Well, let’s take the examples of two very recent album launches viz. DEON’s Oceans and The Steve McQueens’ Seamonster. Both events were sold out registering between 100 – 200 paying attendees, with good sales on CDs and merch as well. Both artists have excellent reputations with track records of performing at overseas festivals. Is this an indicator of success?
Late in June, Baybeats Festival 2015 once more delivered three days of mostly Singapore indie music, spotlighting a bunch of ‘budding’ bands that for some, meant a dream achievement. Is playing at Baybeats an indicator of success, as well?
To put things into context, I came across a poster for Baybeats 2008, which introduced 11 ‘budding’ bands to the festival. However, none of those 11 bands exist anymore, seven years later.
So is that all? Playing at Baybeats and selling out your album launch? If so, then these are mere baby steps still for our perpetually teething indie music scene.
What is the measure of true success for our indie music scene?
I have been reading about the origins of Nirvana and the Seattle music scene in the late 80s and early 90s. Before the Seattle music scene exploded with Nirvana, Pearl Jam, Soundgarden, Alice in Chains etc, the city had little to shout about in that respect. But of course, once it did, first amongst its own local audiences, the Seattle music scene became world famous, with record labels rushing down to sign anyone in a flannel shirt with greasy hair and Seattle became synonymous with ‘grunge’ (a meaningless label) that branded Seattle as the place to be for at least five years. Though ‘grunge’ eventually died out, many of the first wave of aforementioned Seattle bands managed to make a mark on rock history.
And at the end of the day, shouldn’t that be the ultimate indicator of success for our indie music scene? Music that is appreciated in Singapore first, before being appreciated overseas? Music that is written about in glowing terms by the popular indie music influencers online, invited by popular indie music festivals overseas and drawing international visitors to experience Singapore indie music firsthand?
Without a mindset shift within our own borders, it would not be possible for our indie artists to make a significant impact, regionally and internationally. So the key question, once again, is how can Singapore indie artists build a quality fan base (i.e. one that is willing to spend money on the artist and not merely clicking ‘like’ on social media) that will sustain said artist for a lifetime of music making?

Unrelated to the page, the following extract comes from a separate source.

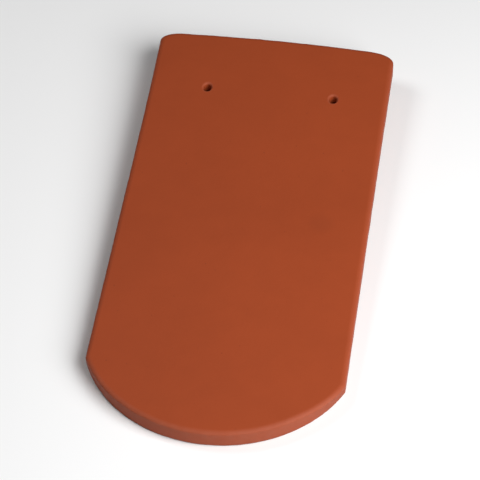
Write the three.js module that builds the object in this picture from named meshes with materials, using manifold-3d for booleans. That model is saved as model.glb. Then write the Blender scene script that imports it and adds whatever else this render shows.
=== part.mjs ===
// Beaver-tail clay roof tile: a thin slab of fired clay with a round-cut tail, rolled edges, a slightly
// bowed head, two punched nail holes and one nib on its back that hooks over the roof batten.
//
// Tile frame, in millimetres: X across the tile, Y up the slope from the tip of the tail, and Z out of
// the face that meets the weather, with Z = 0 on the crown of that face. At the end the tile is laid
// down as it rests on a level floor: on its tail and on the foot of its nib.

import * as THREE from 'three';
import { LoftGeometry } from 'three/addons/geometries/LoftGeometry.js';
import { mergeGeometries, mergeVertices } from 'three/addons/utils/BufferGeometryUtils.js';
import Module from 'manifold-3d';

// Slab
const WIDTH = 180;
const LENGTH = 380;
const THICKNESS = 13.7;
const CAMBER = 1.9; // how far the long middle line stands above the long sides

// Outline
const TAIL_DEPTH = 57.7; // the round cut's reach past the shoulders, where it meets the long sides
const HEAD_BOW = 1; // how far the middle of the head stands past its ends
// The head's corners are rounded further along the head than down the long sides, and unalike.
const LEFT_CORNER_ACROSS = 15.5;
const LEFT_CORNER_DOWN = 6.8;
const RIGHT_CORNER_ACROSS = 19;
const RIGHT_CORNER_DOWN = 9.5;

// Edges, rolled while the clay is soft
const FACE_ROLL = 3; // radius between the face and the edge
const BACK_ROLL = 1.5; // radius between the edge and the back

// Nail holes, punched from the face with a tapered pin
const HOLE_SPACING = 95.7;
const HOLE_FROM_HEAD = 57.5;
const HOLE_DRIFT = 1.5; // the pair is punched this far to one side of the middle
const HOLE_WIDTH = 5.8; // under the mouth's roll
const HOLE_BACK_WIDTH = 5.5;
const HOLE_STRETCH = 1.3; // how many times longer a hole is along the tile than across it
const MOUTH_ROLL = 1.6; // radius of the clay that the pin draws in round the mouth
const MOUTH_TURN = THREE.MathUtils.degToRad(75); // how far the roll has turned where it meets the face
const PIN_PAST = 1; // how far the pin's shape runs on past the face and the back

// Nib: a short length left of the rib that runs down the back of the extruded band
const NIB_FOOT_WIDTH = 32;
const NIB_HEIGHT = 15;
const NIB_FLANK_SPREAD = 4; // each flank leans out by this much from foot to back
const NIB_SETBACK = 8; // from the head's edge to the root of its slope
const NIB_FOOT_LENGTH = 8;
const NIB_SLOPE_LENGTH = 9; // the face behind the foot runs out to the back over this length
const NIB_ROUNDING = 2; // its foot's edges
const NIB_FILLET = 3; // where its flanks and its slope meet the back
const HOOK_FILLET = 1; // where its square face meets the back

// How finely curves are cut
const STATIONS_ACROSS = 61; // an odd number leaves a flat strip down the middle
const STATION_CROWDING = THREE.MathUtils.degToRad(80); // nearer 90 degrees crowds them at the sides
const ROLL_STEPS = 6;
const HOLE_SIDES = 32;
const CURVE_STEPS = 6;
const WELD = 1e-6; // points closer than this are one point

const halfWidth = WIDTH / 2;
const tailRadius = (halfWidth ** 2 + TAIL_DEPTH ** 2) / (2 * TAIL_DEPTH);
const backLevel = -THICKNESS;

const wasm = await Module();
wasm.setup();

/** A closed geometry as a solid that can be joined and cut. */
function solidOf(geometry) {
  const bare = geometry.clone();
  bare.deleteAttribute('normal');
  bare.deleteAttribute('uv');
  const welded = mergeVertices(bare);
  return new wasm.Manifold(new wasm.Mesh({
    numProp: 3,
    vertProperties: new Float32Array(welded.attributes.position.array),
    triVerts: new Uint32Array(welded.index.array),
  }));
}

/** A solid as a geometry to draw. */
function geometryOf(solid) {
  const mesh = solid.getMesh();
  const geometry = new THREE.BufferGeometry();
  geometry.setAttribute('position', new THREE.BufferAttribute(mesh.vertProperties, 3));
  geometry.setIndex(new THREE.BufferAttribute(mesh.triVerts, 1));
  const faceted = geometry.toNonIndexed();
  faceted.computeVertexNormals();
  return faceted;
}

// ---- Slab: a skin round the outline, closed by a face and a back ----

/** How far the bent slab has dropped at x. */
function camberDrop(x) {
  return CAMBER * (x / halfWidth) ** 2;
}

/** Places across the tile, from -1 to 1, closer together towards the sides, where the outline turns. */
const stations = Array.from({ length: STATIONS_ACROSS + 1 }, (_, i) => {
  const sweep = (2 * i / STATIONS_ACROSS - 1) * STATION_CROWDING;
  return Math.sin(sweep) / Math.sin(STATION_CROWDING);
});

/** The tail's edge, drawn in from the outline by inset. Its arc keeps its centre. */
function tailY(x, inset) {
  return tailRadius - Math.sqrt((tailRadius - inset) ** 2 - x ** 2);
}

/** The head's edge, drawn in by inset: a slight bow that turns down each side in a quarter ellipse. */
function headY(x, inset) {
  const bowed = LENGTH - inset - HEAD_BOW * (x / halfWidth) ** 2;
  const cornerAcross = x < 0 ? LEFT_CORNER_ACROSS : RIGHT_CORNER_ACROSS;
  const across = cornerAcross - inset;
  const down = (x < 0 ? LEFT_CORNER_DOWN : RIGHT_CORNER_DOWN) - inset;
  const intoCorner = Math.max(0, Math.abs(x) - (halfWidth - cornerAcross)) / across;
  return bowed - down * (1 - Math.sqrt(Math.max(0, 1 - intoCorner ** 2)));
}

/** One edge of the tile from left to right, at a depth below the face, bent to the camber. */
function edgeLine(edgeY, inset, level) {
  return stations.map((station) => {
    const x = station * (halfWidth - inset);
    return new THREE.Vector3(x, edgeY(x, inset), level - camberDrop(x));
  });
}

/** The whole outline, anticlockwise seen from the face. */
function outlineRing({ inset, level }) {
  return [...edgeLine(tailY, inset, level), ...edgeLine(headY, inset, level).reverse()];
}

/** The edge's section from the back up to the face: a small roll, the upright edge and a larger roll. */
function edgeSection() {
  const quarter = Array.from({ length: ROLL_STEPS + 1 }, (_, i) => i / ROLL_STEPS * Math.PI / 2);
  const backRoll = quarter.map((turn) => ({
    inset: BACK_ROLL * (1 - Math.sin(turn)),
    level: backLevel + BACK_ROLL * (1 - Math.cos(turn)),
  }));
  const faceRoll = quarter.map((turn) => ({
    inset: FACE_ROLL * (1 - Math.cos(turn)),
    level: -FACE_ROLL * (1 - Math.sin(turn)),
  }));
  return [...backRoll, ...faceRoll];
}

function slabSolid() {
  const rim = new LoftGeometry(edgeSection().map(outlineRing));
  const face = new LoftGeometry(
    [edgeLine(tailY, FACE_ROLL, 0), edgeLine(headY, FACE_ROLL, 0)],
    { closed: false },
  );
  const back = new LoftGeometry(
    [edgeLine(headY, BACK_ROLL, backLevel), edgeLine(tailY, BACK_ROLL, backLevel)],
    { closed: false },
  );
  return solidOf(mergeGeometries([rim, face, back]));
}

// ---- Nib: the rib's section, cut off by a square face towards the tail and a slope towards the head ----

const rootLevel = backLevel / 2; // the nib's two shapes start inside the slab
const footLevel = backLevel - NIB_HEIGHT;
const slopeRootY = LENGTH - NIB_SETBACK;
const footEndY = slopeRootY - NIB_SLOPE_LENGTH;
const hookY = footEndY - NIB_FOOT_LENGTH;

/** A closed outline through corners [x, y, rounding], in order. */
function roundedOutline(corners) {
  const points = corners.map(([x, y]) => new THREE.Vector2(x, y));
  const shape = new THREE.Shape();
  corners.forEach(([, , rounding], i) => {
    const corner = points[i];
    const towards = (other) => other.clone().sub(corner).setLength(rounding).add(corner);
    const start = towards(points.at(i - 1));
    const end = towards(points[(i + 1) % points.length]);
    if (i === 0) {
      shape.moveTo(start.x, start.y);
    } else if (shape.currentPoint.distanceTo(start) > WELD) {
      shape.lineTo(start.x, start.y);
    }
    if (rounding > 0) {
      shape.quadraticCurveTo(corner.x, corner.y, end.x, end.y);
    }
  });
  return shape;
}

/** The rib's section across the tile, in X and Z. */
function ribSection() {
  const foot = NIB_FOOT_WIDTH / 2;
  const root = foot + NIB_FLANK_SPREAD;
  const end = root + NIB_FILLET;
  return roundedOutline([
    [-end, backLevel, 0],
    [-root, backLevel, NIB_FILLET],
    [-foot, footLevel, NIB_ROUNDING],
    [foot, footLevel, NIB_ROUNDING],
    [root, backLevel, NIB_FILLET],
    [end, backLevel, 0],
    [end, rootLevel, 0],
    [-end, rootLevel, 0],
  ]);
}

/** The nib's section along the tile, in Y and Z. */
function nibSection() {
  return roundedOutline([
    [hookY - HOOK_FILLET, backLevel, 0],
    [hookY, backLevel, HOOK_FILLET],
    [hookY, footLevel, NIB_ROUNDING],
    [footEndY, footLevel, NIB_ROUNDING],
    [slopeRootY, backLevel, NIB_FILLET],
    [slopeRootY + NIB_FILLET, backLevel, 0],
    [slopeRootY + NIB_FILLET, rootLevel, 0],
    [hookY - HOOK_FILLET, rootLevel, 0],
  ]);
}

function nibSolid() {
  const options = { bevelEnabled: false, curveSegments: CURVE_STEPS };
  const rib = new THREE.ExtrudeGeometry(ribSection(), { ...options, depth: LENGTH });
  rib.rotateX(Math.PI / 2); // section upright, running along -Y
  rib.translate(0, LENGTH, 0);
  const cut = new THREE.ExtrudeGeometry(nibSection(), { ...options, depth: WIDTH });
  const yToX = new THREE.Matrix4().makeBasis(
    new THREE.Vector3(0, 1, 0),
    new THREE.Vector3(0, 0, 1),
    new THREE.Vector3(1, 0, 0),
  );
  cut.applyMatrix4(yToX); // section in Y and Z, running along X
  cut.translate(-halfWidth, 0, 0);
  return solidOf(rib).intersect(solidOf(cut));
}

// ---- Nail holes: tapered and a little long, with rolled mouths ----

/** The shape that a pin leaves, standing on the middle of the mouth. */
function punchSolid(x) {
  const mouth = HOLE_WIDTH / 2;
  const taper = (HOLE_WIDTH - HOLE_BACK_WIDTH) / 2 / THICKNESS;
  const tip = -THICKNESS - PIN_PAST;
  const roll = Array.from({ length: ROLL_STEPS + 1 }, (_, i) => {
    const turn = i / ROLL_STEPS * MOUTH_TURN;
    return [
      mouth + MOUTH_ROLL * (1 - Math.cos(turn)),
      MOUTH_ROLL * (Math.sin(turn) - Math.sin(MOUTH_TURN)),
    ];
  });
  const [rim] = roll.at(-1);
  const profile = [
    [0, tip],
    [mouth + taper * tip, tip],
    ...roll,
    [rim + PIN_PAST * Math.tan(MOUTH_TURN), PIN_PAST],
    [0, PIN_PAST],
  ];
  const punch = new THREE.LatheGeometry(profile.map(([r, h]) => new THREE.Vector2(r, h)), HOLE_SIDES);
  punch.rotateX(Math.PI / 2);
  punch.scale(1, HOLE_STRETCH, 1);
  punch.translate(x, LENGTH - HOLE_FROM_HEAD, -camberDrop(x));
  return solidOf(punch);
}

function tileSolid() {
  const holes = [-1, 1].map((side) => punchSolid(HOLE_DRIFT + side * HOLE_SPACING / 2));
  const blank = slabSolid().add(nibSolid());
  return holes.reduce((tile, hole) => tile.subtract(hole), blank);
}

// ---- The tile, laid on a level floor ----

const firedClay = new THREE.MeshStandardMaterial({ color: 0xa64a2d, roughness: 0.85, metalness: 0 });

const tile = new THREE.Mesh(geometryOf(tileSolid()), firedClay);
tile.name = 'roof_tile';

// Face up, the tail and the edge of the nib's foot touch the floor, and the head stands off it.
const laid = new THREE.Group();
laid.rotation.x = Math.atan2(NIB_HEIGHT, hookY + NIB_ROUNDING - BACK_ROLL);
laid.add(tile);

const roofTile = new THREE.Group();
roofTile.add(laid);
const box = new THREE.Box3().setFromObject(roofTile, true);
laid.position.set(0, -(box.min.y + box.max.y) / 2, -box.min.z);

export default roofTile;
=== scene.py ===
import bpy
from math import atan2, cos, hypot, pi, radians, sin
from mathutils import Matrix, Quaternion, Vector


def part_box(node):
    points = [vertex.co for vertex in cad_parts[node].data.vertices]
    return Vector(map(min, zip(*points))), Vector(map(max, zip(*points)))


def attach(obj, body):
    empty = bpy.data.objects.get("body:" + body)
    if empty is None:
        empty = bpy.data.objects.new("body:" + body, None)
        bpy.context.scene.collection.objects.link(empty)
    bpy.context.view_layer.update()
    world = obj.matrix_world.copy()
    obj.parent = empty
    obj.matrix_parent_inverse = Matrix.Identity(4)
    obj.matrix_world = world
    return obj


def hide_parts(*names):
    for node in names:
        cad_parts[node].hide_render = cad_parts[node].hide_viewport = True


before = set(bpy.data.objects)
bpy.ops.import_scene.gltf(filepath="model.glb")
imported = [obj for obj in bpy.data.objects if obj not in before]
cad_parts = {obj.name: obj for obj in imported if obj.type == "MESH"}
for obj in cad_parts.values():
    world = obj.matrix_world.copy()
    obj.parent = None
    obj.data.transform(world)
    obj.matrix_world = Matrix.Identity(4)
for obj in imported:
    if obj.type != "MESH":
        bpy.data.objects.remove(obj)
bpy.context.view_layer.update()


# ---- The tile's blank -------------------------------------------------------------------------------
# A beaver-tail tile starts as a flat band of clay from the extruder. A cutter rounds its tail and trims
# its head, each a hair out of true. The blank is drawn face up, in metres, with its face at z = 0 and the
# tip of its tail at y = 0.

WIDTH = 0.180
LENGTH = 0.3799
THICKNESS = 0.0137
TAIL_DEPTH = 0.0582
TAIL_DRIFT = -0.0003
TAIL_CUT = 0.068
HEAD_BOW = 0.0011
HEAD_SKEW = 0.0002
LEFT_CORNER_ACROSS = 0.018
LEFT_CORNER_DOWN = 0.0095
RIGHT_CORNER_ACROSS = 0.021
RIGHT_CORNER_DOWN = 0.011
CORNER_FULLNESS = 2.4

TAIL_SIDES = 360
CORNER_STEPS = 12
BOW_STEPS = 5
SHOULDER_GAP = 0.0005
FLAT_ANGLE = 0.05
NEAR = 0.00005
SQUARE_ON = 0.99

half_width = WIDTH / 2
tail_radius = (half_width**2 + TAIL_DEPTH**2) / (2 * TAIL_DEPTH)


def head_edge(x):
    """How far up the head's edge lies at x: a bow a hair out of square, with a rounded corner at each end."""
    across, down = LEFT_CORNER_ACROSS, LEFT_CORNER_DOWN
    if x > 0:
        across, down = RIGHT_CORNER_ACROSS, RIGHT_CORNER_DOWN
    into_corner = max(0, abs(x) - (half_width - across)) / across
    bow = LENGTH - HEAD_BOW * (x / half_width) ** 2 - HEAD_SKEW * x / half_width
    return bow - down * (1 - max(0, 1 - into_corner**CORNER_FULLNESS) ** (1 / CORNER_FULLNESS))


def quarter_turn(steps):
    """The angles that part a quarter of a turn into this many steps."""
    return [step / steps * pi / 2 for step in range(steps + 1)]


def edit(select_mode):
    """Puts the active object in edit mode, ready to pick vertices, edges or faces."""
    bpy.ops.object.mode_set(mode="EDIT")
    bpy.ops.mesh.select_mode(type=select_mode)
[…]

There are many factors but I think the critical one is a partnership between indie artists and venue owners to push out original music content to build a solid fan base for Singapore indie music. In order to do this, venue owners must forgo the narcotic of cover music and go cold turkey with originals! Aspiring indie artists must see the value of writing and playing their own songs – whether live or via online videos. Therefore, the music scene must be dominated by original music content, with cover music being in the minority. Yes I know it’s the usual chicken and egg situation but that’s the radical step that must be taken!
In other words, we must nurture a culture of creativity and artistry in our indie music scene. Without this, our indie music scene will constantly be on the verge of something great but without sustainability or continuity, the artists will lose faith and stamina and fade into the normalcy and obscurity of adulthood and our indie music scene will find itself at square one again!